Everything from the line containing "piece of the" to the line containing "bpy.context.scene.collection.objects.link(empty)", both lines included, must be copied exactly; nothing else should be.

> **Given records**
*-*-*
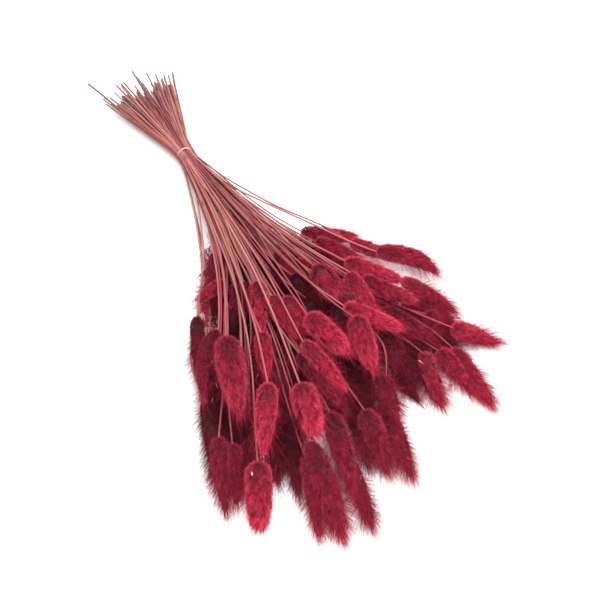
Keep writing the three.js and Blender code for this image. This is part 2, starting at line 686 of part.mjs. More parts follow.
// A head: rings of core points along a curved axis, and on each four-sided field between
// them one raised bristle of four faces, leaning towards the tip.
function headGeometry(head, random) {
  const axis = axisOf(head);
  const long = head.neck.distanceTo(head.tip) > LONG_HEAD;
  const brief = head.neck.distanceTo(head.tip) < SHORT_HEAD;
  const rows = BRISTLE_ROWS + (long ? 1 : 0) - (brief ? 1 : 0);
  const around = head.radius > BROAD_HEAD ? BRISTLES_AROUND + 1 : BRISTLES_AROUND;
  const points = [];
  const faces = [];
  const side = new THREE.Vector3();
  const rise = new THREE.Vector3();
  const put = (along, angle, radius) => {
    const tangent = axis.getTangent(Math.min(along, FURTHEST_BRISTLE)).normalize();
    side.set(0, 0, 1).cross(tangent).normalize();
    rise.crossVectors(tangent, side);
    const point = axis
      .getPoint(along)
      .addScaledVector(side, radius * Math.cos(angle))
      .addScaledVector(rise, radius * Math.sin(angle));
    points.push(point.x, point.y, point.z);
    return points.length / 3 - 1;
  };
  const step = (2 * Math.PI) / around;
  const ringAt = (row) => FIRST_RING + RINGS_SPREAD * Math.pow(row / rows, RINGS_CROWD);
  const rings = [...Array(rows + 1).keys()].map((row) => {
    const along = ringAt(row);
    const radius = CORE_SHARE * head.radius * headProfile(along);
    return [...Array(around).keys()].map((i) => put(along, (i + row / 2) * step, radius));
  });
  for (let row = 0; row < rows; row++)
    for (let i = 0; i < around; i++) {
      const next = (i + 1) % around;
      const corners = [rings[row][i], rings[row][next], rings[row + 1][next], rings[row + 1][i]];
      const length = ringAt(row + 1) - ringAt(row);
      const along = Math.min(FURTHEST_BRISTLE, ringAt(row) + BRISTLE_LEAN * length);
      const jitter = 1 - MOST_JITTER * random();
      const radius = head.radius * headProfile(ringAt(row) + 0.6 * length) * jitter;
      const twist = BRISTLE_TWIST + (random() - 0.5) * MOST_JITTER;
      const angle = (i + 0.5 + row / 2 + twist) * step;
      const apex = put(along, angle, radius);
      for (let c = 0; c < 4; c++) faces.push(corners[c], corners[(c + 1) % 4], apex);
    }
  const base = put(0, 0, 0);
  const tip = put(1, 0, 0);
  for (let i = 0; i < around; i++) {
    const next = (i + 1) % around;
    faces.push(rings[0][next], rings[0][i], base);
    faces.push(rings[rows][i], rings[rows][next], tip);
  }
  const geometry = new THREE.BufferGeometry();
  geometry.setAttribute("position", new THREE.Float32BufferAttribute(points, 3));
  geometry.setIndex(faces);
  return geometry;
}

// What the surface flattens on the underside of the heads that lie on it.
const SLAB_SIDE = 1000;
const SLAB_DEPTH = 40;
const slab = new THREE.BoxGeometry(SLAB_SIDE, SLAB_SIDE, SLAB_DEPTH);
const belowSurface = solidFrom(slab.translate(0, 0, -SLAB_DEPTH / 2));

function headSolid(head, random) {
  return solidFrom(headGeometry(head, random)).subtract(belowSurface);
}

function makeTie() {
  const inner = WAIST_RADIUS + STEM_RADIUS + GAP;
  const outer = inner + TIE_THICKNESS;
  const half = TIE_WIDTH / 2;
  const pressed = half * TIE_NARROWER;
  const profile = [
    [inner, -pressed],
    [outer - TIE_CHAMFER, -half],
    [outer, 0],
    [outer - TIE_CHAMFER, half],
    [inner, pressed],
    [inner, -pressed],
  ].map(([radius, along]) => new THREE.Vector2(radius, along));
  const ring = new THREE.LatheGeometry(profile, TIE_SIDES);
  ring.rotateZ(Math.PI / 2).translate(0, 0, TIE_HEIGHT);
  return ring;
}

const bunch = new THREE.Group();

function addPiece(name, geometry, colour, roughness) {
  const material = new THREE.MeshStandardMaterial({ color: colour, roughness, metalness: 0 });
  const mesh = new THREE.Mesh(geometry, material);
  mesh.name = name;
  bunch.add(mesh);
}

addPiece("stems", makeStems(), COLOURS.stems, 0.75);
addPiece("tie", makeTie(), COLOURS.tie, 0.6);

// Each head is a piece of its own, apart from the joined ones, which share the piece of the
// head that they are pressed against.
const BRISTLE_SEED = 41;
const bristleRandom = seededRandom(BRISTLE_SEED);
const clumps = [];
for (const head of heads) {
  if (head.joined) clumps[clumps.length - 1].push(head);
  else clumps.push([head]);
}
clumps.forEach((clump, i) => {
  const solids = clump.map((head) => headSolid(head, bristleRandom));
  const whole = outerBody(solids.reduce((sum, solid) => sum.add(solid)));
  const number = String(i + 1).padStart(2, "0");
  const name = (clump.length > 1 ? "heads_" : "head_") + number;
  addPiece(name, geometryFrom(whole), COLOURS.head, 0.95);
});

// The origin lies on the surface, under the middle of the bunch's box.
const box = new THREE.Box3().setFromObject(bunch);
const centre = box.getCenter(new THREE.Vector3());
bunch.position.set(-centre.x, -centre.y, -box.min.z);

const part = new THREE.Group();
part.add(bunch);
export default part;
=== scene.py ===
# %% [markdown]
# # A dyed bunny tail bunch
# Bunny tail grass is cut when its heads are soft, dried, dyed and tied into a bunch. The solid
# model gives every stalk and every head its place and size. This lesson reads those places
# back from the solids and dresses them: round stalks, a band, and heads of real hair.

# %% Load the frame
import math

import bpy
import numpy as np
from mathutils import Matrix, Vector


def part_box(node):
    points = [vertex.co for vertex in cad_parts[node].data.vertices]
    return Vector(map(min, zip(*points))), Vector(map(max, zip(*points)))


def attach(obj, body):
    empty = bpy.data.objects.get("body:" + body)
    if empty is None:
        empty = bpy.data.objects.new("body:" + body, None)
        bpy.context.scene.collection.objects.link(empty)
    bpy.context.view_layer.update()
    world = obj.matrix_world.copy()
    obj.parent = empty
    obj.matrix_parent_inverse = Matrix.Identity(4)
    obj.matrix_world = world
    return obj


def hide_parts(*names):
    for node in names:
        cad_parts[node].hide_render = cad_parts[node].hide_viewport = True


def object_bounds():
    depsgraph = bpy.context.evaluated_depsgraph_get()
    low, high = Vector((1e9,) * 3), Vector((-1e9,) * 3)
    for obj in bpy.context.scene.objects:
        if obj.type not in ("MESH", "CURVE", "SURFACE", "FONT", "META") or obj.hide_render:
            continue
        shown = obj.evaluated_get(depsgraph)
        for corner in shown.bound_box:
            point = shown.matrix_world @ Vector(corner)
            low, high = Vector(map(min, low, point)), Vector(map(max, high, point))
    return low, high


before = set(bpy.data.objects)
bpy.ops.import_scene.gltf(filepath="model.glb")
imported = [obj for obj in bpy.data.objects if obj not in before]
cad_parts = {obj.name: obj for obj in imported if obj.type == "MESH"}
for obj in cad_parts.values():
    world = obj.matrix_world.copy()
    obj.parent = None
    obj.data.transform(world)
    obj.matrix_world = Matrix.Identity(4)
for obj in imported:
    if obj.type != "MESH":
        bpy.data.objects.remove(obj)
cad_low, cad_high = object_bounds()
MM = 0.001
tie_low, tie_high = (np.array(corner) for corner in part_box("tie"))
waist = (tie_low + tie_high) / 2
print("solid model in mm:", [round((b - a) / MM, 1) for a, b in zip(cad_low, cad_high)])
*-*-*
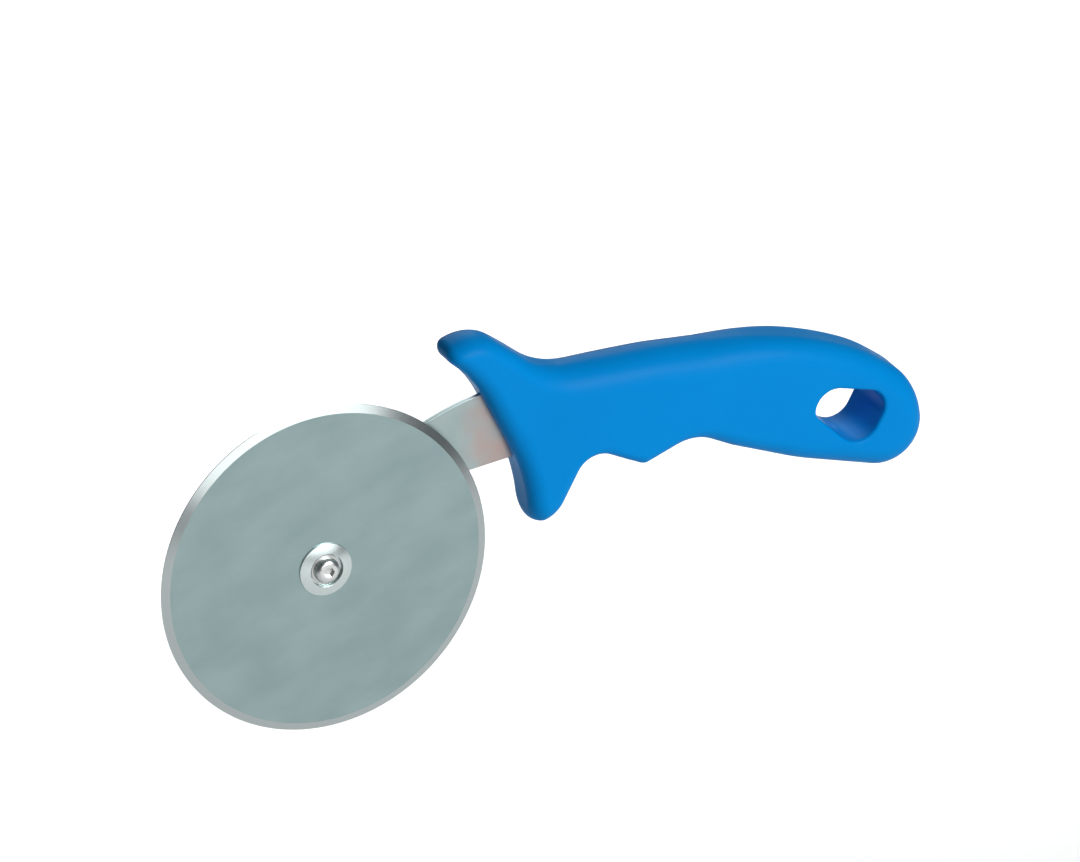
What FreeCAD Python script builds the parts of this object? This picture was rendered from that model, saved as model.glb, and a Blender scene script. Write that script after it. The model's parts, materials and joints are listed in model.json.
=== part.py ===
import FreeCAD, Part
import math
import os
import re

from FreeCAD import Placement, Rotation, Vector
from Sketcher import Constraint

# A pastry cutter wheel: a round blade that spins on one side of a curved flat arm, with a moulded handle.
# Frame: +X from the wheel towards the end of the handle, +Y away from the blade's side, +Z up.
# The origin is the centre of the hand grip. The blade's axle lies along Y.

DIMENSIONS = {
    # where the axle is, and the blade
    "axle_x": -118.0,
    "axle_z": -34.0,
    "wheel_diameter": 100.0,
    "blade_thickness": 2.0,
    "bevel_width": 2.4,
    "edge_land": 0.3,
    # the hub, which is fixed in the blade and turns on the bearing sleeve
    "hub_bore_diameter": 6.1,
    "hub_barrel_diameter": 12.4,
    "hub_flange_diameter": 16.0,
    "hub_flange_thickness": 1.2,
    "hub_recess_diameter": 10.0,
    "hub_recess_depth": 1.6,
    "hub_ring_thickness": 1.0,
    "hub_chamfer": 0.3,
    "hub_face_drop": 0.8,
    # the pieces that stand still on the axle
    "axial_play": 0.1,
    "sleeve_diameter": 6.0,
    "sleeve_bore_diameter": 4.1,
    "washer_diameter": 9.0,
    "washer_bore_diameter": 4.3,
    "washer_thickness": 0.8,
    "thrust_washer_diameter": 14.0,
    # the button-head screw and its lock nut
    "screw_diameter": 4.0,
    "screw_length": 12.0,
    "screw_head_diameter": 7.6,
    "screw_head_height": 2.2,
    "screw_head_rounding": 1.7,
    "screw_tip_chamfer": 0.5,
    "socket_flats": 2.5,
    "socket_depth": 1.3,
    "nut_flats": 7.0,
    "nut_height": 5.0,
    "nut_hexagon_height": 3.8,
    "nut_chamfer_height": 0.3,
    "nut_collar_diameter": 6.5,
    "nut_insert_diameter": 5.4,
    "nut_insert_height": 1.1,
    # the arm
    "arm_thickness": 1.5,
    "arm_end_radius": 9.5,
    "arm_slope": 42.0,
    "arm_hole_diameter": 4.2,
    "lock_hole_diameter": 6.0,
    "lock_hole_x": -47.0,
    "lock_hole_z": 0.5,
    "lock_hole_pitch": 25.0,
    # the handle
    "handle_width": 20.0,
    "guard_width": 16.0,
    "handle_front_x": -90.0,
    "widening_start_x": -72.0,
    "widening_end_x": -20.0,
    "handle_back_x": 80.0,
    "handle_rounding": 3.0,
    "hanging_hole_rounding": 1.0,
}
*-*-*
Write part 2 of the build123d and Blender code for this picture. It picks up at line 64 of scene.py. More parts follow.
*-*-*
> **Reply to the exercise**
// Each head is a piece of its own, apart from the joined ones, which share the piece of the
// head that they are pressed against.
const BRISTLE_SEED = 41;
const bristleRandom = seededRandom(BRISTLE_SEED);
const clumps = [];
for (const head of heads) {
  if (head.joined) clumps[clumps.length - 1].push(head);
  else clumps.push([head]);
}
clumps.forEach((clump, i) => {
  const solids = clump.map((head) => headSolid(head, bristleRandom));
  const whole = outerBody(solids.reduce((sum, solid) => sum.add(solid)));
  const number = String(i + 1).padStart(2, "0");
  const name = (clump.length > 1 ? "heads_" : "head_") + number;
  addPiece(name, geometryFrom(whole), COLOURS.head, 0.95);
});

// The origin lies on the surface, under the middle of the bunch's box.
const box = new THREE.Box3().setFromObject(bunch);
const centre = box.getCenter(new THREE.Vector3());
bunch.position.set(-centre.x, -centre.y, -box.min.z);

const part = new THREE.Group();
part.add(bunch);
export default part;
=== scene.py ===
# %% [markdown]
# # A dyed bunny tail bunch
# Bunny tail grass is cut when its heads are soft, dried, dyed and tied into a bunch. The solid
# model gives every stalk and every head its place and size. This lesson reads those places
# back from the solids and dresses them: round stalks, a band, and heads of real hair.

# %% Load the frame
import math

import bpy
import numpy as np
from mathutils import Matrix, Vector


def part_box(node):
    points = [vertex.co for vertex in cad_parts[node].data.vertices]
    return Vector(map(min, zip(*points))), Vector(map(max, zip(*points)))


def attach(obj, body):
    empty = bpy.data.objects.get("body:" + body)
    if empty is None:
        empty = bpy.data.objects.new("body:" + body, None)
        bpy.context.scene.collection.objects.link(empty)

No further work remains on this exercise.